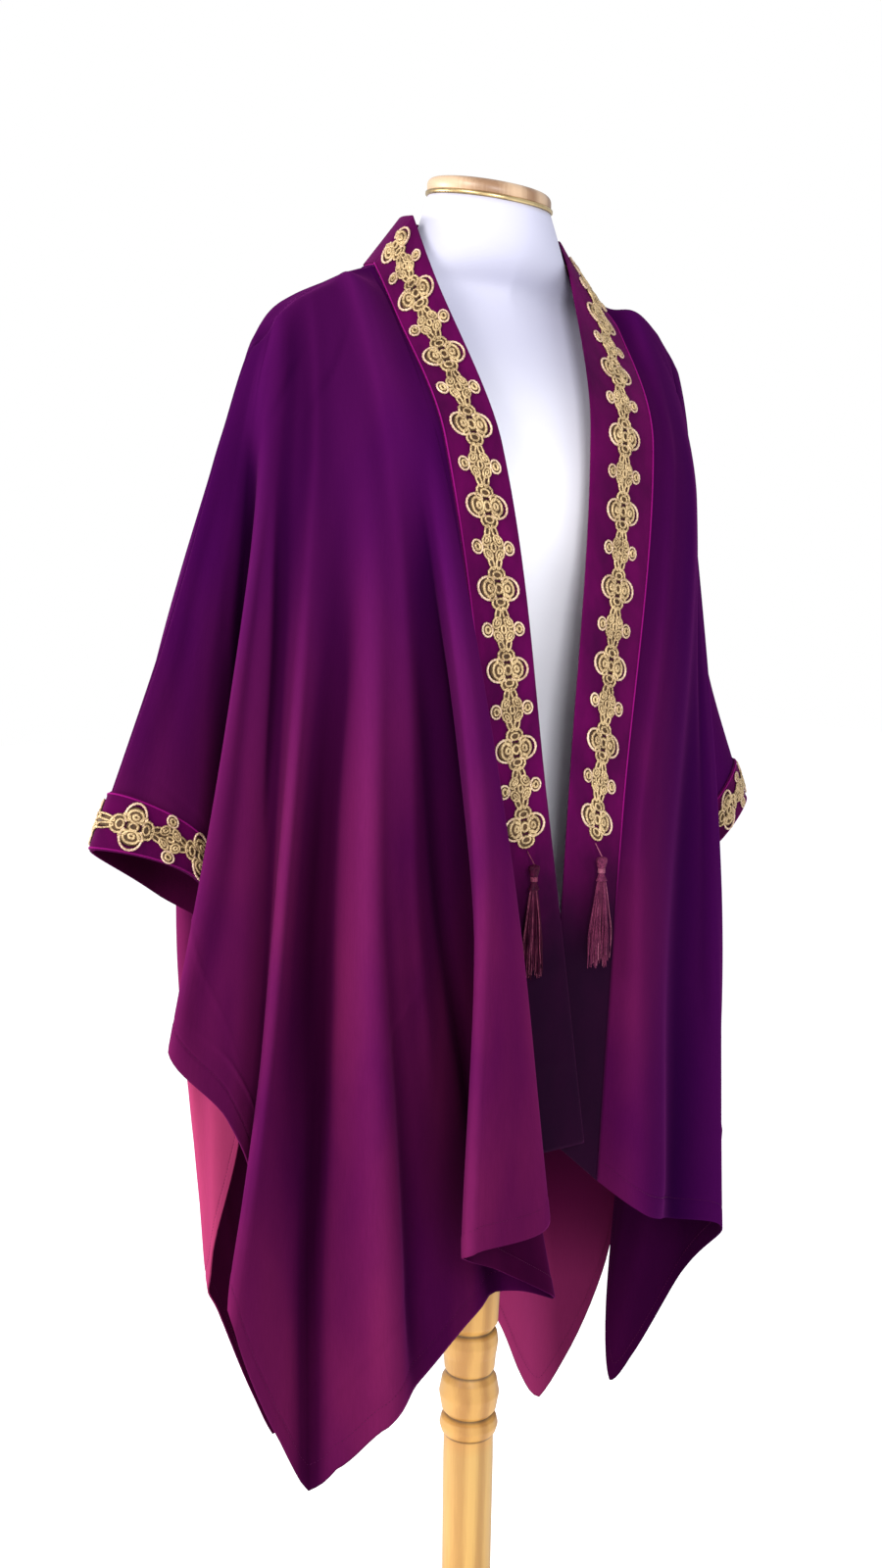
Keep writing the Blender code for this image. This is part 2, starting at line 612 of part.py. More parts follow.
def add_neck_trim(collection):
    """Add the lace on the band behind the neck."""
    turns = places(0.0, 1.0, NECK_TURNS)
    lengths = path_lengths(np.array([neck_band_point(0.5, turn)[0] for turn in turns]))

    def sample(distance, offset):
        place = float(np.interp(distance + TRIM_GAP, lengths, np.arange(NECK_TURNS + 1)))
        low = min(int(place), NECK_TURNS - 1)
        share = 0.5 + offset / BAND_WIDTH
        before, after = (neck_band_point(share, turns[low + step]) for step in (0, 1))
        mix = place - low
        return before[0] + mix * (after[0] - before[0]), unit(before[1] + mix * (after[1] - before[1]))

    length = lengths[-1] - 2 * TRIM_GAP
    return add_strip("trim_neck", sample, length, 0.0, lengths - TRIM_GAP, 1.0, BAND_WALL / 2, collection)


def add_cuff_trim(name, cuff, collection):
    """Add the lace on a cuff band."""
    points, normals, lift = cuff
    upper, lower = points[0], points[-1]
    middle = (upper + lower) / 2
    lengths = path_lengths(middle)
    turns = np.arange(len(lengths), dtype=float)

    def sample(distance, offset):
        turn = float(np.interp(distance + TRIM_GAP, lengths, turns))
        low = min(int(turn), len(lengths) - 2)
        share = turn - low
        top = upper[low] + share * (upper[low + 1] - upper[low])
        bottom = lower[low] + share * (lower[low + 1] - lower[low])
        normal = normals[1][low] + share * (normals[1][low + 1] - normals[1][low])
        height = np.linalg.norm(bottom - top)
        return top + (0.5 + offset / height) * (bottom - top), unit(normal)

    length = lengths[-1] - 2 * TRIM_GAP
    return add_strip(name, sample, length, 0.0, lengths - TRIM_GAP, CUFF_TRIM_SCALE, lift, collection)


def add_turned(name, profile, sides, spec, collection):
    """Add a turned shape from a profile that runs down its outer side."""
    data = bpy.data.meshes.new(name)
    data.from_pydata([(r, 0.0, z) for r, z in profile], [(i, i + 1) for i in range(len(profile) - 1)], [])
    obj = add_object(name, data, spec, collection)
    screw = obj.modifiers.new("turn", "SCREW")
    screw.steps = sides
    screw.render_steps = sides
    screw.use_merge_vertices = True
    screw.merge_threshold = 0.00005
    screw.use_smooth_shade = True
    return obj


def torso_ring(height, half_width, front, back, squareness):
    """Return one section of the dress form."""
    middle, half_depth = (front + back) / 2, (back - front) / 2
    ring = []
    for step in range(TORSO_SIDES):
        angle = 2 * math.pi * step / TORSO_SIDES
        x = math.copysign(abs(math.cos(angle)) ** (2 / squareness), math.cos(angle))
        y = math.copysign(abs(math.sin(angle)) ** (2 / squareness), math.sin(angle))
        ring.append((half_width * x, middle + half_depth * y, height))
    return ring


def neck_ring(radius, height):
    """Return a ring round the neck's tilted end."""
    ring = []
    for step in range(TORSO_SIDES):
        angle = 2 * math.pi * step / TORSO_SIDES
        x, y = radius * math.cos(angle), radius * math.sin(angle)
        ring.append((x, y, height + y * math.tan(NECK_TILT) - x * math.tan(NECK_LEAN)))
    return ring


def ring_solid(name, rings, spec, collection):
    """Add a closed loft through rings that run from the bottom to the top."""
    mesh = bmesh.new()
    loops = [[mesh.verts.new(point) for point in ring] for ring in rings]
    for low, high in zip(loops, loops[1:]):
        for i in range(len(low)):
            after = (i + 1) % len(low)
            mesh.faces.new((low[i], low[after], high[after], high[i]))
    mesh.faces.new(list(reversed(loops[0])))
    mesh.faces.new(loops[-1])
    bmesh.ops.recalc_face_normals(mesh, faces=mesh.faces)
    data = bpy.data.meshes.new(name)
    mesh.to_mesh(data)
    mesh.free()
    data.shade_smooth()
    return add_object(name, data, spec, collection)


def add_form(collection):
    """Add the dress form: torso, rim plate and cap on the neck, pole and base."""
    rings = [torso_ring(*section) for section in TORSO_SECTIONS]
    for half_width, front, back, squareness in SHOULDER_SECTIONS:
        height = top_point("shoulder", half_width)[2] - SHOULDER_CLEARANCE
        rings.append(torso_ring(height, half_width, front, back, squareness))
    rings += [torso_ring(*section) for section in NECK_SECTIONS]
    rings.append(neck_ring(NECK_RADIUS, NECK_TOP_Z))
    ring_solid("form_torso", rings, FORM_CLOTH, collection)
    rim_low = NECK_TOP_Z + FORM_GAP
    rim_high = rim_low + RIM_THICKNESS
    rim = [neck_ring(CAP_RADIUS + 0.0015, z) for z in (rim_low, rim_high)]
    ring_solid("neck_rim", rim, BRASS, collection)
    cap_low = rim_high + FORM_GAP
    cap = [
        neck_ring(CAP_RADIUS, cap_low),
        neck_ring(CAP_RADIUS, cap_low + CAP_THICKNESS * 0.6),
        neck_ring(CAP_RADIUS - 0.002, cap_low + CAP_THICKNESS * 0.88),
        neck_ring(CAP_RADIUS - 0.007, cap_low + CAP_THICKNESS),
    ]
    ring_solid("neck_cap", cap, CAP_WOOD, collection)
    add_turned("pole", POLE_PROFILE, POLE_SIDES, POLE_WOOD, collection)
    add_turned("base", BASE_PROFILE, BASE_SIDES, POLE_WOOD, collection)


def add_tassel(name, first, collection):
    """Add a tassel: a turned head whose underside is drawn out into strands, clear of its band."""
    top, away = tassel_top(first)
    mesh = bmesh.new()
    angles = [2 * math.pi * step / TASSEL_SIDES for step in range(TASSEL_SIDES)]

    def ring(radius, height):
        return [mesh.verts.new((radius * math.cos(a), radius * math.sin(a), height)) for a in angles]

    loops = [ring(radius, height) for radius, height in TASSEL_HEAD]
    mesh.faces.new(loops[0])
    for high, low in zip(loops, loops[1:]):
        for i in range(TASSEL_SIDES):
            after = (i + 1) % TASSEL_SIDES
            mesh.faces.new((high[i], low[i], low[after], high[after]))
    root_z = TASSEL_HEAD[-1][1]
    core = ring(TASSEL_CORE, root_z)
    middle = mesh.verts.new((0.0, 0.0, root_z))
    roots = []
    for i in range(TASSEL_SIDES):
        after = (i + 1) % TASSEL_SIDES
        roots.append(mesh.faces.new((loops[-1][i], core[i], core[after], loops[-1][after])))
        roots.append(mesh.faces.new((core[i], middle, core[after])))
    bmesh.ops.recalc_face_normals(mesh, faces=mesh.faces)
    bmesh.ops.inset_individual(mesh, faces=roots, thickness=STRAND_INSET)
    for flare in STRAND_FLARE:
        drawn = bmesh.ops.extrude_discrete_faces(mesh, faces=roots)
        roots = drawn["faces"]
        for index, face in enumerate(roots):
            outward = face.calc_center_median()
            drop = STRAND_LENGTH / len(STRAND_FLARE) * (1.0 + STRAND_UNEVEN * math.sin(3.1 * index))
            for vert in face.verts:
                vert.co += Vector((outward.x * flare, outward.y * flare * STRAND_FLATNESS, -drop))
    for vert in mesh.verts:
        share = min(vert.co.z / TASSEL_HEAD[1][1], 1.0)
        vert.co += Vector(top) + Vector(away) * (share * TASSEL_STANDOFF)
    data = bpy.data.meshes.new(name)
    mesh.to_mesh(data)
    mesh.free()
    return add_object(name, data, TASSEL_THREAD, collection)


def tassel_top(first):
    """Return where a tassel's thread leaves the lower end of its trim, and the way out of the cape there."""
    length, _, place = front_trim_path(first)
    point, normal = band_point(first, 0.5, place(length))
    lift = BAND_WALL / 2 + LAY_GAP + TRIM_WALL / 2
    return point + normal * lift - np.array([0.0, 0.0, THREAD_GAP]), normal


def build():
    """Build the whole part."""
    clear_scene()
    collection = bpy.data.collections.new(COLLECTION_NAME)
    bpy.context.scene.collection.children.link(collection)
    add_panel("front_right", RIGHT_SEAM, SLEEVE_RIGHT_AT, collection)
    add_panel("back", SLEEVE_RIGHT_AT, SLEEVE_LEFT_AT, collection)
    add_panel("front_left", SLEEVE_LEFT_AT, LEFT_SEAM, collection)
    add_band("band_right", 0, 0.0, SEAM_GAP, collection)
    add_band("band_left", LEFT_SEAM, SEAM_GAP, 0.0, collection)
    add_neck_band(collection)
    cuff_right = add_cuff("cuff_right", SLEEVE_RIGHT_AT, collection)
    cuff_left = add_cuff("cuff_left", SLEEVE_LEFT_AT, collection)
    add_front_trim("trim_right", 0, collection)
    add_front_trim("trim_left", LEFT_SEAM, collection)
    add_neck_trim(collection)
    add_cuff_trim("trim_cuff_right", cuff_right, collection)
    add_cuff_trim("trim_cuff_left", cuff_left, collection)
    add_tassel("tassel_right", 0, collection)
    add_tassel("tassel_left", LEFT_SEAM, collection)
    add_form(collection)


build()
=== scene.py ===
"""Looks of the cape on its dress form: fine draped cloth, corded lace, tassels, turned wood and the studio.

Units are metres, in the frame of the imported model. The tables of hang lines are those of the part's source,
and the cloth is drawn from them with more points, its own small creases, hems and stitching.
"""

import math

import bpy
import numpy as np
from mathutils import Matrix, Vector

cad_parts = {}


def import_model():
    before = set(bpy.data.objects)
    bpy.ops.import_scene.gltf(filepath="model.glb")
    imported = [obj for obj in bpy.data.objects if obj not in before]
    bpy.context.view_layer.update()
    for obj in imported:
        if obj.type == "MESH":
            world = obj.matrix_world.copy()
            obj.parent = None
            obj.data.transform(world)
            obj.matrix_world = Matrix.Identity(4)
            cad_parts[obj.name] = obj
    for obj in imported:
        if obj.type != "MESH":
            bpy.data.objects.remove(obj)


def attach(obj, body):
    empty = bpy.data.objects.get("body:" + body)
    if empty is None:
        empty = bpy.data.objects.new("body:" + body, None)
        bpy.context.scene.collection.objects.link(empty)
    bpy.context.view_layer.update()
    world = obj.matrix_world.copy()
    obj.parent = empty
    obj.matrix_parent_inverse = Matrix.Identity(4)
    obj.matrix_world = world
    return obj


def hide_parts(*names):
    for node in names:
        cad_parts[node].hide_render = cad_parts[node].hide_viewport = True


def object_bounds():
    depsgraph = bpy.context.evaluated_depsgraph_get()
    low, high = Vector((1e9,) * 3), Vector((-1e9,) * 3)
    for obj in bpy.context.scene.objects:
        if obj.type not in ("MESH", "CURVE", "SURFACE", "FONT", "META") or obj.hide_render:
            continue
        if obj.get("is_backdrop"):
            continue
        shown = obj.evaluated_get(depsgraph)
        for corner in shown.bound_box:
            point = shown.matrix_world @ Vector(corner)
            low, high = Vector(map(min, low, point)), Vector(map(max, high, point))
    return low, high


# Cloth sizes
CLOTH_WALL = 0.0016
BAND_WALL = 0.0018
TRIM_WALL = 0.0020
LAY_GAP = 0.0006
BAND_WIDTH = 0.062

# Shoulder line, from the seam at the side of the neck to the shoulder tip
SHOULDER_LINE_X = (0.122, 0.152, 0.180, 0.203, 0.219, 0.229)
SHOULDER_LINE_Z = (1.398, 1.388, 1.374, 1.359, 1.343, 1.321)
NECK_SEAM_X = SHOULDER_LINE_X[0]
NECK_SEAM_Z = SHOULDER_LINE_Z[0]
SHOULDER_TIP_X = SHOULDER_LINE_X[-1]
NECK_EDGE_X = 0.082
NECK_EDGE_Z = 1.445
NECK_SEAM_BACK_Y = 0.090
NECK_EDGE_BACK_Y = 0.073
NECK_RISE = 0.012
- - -
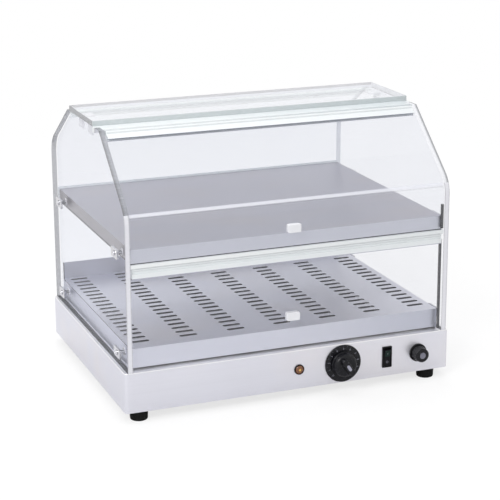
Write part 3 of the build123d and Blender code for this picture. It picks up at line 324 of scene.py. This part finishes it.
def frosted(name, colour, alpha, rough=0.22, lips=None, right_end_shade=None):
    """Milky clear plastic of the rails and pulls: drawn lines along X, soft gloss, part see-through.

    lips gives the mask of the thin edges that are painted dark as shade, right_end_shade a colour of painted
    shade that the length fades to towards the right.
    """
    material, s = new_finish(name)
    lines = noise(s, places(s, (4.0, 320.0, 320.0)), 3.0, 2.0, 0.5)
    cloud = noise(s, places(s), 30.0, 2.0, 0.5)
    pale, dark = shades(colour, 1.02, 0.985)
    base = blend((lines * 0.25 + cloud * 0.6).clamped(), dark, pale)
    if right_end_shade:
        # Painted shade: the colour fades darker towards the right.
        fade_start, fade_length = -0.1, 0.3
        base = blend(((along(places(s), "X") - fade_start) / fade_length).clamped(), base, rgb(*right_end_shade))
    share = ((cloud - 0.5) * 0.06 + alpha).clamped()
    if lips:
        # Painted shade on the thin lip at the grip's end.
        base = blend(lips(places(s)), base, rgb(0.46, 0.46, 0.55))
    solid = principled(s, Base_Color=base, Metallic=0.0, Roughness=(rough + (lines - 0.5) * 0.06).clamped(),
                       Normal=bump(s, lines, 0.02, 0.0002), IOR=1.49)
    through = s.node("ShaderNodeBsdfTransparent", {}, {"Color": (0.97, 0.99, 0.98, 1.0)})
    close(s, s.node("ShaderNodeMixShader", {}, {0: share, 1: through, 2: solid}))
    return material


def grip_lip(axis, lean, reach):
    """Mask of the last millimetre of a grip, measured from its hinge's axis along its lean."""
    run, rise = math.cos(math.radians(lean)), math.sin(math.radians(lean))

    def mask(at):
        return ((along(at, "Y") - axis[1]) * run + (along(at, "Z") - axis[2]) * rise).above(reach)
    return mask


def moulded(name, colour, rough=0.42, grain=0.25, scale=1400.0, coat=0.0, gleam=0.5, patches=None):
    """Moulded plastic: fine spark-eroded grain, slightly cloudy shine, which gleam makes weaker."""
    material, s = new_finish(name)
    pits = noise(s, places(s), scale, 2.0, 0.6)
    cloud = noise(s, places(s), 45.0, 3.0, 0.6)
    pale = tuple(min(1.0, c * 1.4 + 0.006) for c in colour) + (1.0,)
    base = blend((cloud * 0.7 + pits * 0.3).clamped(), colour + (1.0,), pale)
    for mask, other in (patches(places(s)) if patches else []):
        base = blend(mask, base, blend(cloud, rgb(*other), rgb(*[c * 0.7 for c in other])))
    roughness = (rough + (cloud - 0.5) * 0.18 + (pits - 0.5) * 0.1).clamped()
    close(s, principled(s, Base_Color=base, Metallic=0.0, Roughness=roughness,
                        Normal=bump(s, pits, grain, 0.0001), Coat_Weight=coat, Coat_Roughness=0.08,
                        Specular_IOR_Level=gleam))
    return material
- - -
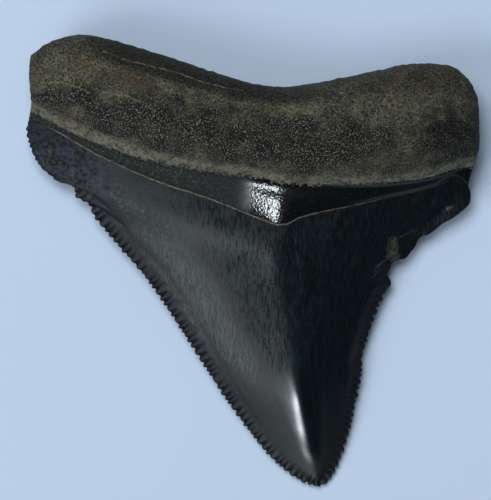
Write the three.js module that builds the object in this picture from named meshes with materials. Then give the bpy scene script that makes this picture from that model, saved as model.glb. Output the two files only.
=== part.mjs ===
- - -
→ Objective:
Above are the lines; repeat exactly the ones from the line containing "add_neck_band(collection)" down to the line containing "before = set(bpy.data.objects)", both inclusive.

→ Result of this task:
    add_neck_band(collection)
    cuff_right = add_cuff("cuff_right", SLEEVE_RIGHT_AT, collection)
    cuff_left = add_cuff("cuff_left", SLEEVE_LEFT_AT, collection)
    add_front_trim("trim_right", 0, collection)
    add_front_trim("trim_left", LEFT_SEAM, collection)
    add_neck_trim(collection)
    add_cuff_trim("trim_cuff_right", cuff_right, collection)
    add_cuff_trim("trim_cuff_left", cuff_left, collection)
    add_tassel("tassel_right", 0, collection)
    add_tassel("tassel_left", LEFT_SEAM, collection)
    add_form(collection)


build()
=== scene.py ===
"""Looks of the cape on its dress form: fine draped cloth, corded lace, tassels, turned wood and the studio.

Units are metres, in the frame of the imported model. The tables of hang lines are those of the part's source,
and the cloth is drawn from them with more points, its own small creases, hems and stitching.
"""

import math

import bpy
import numpy as np
from mathutils import Matrix, Vector

cad_parts = {}


def import_model():
    before = set(bpy.data.objects)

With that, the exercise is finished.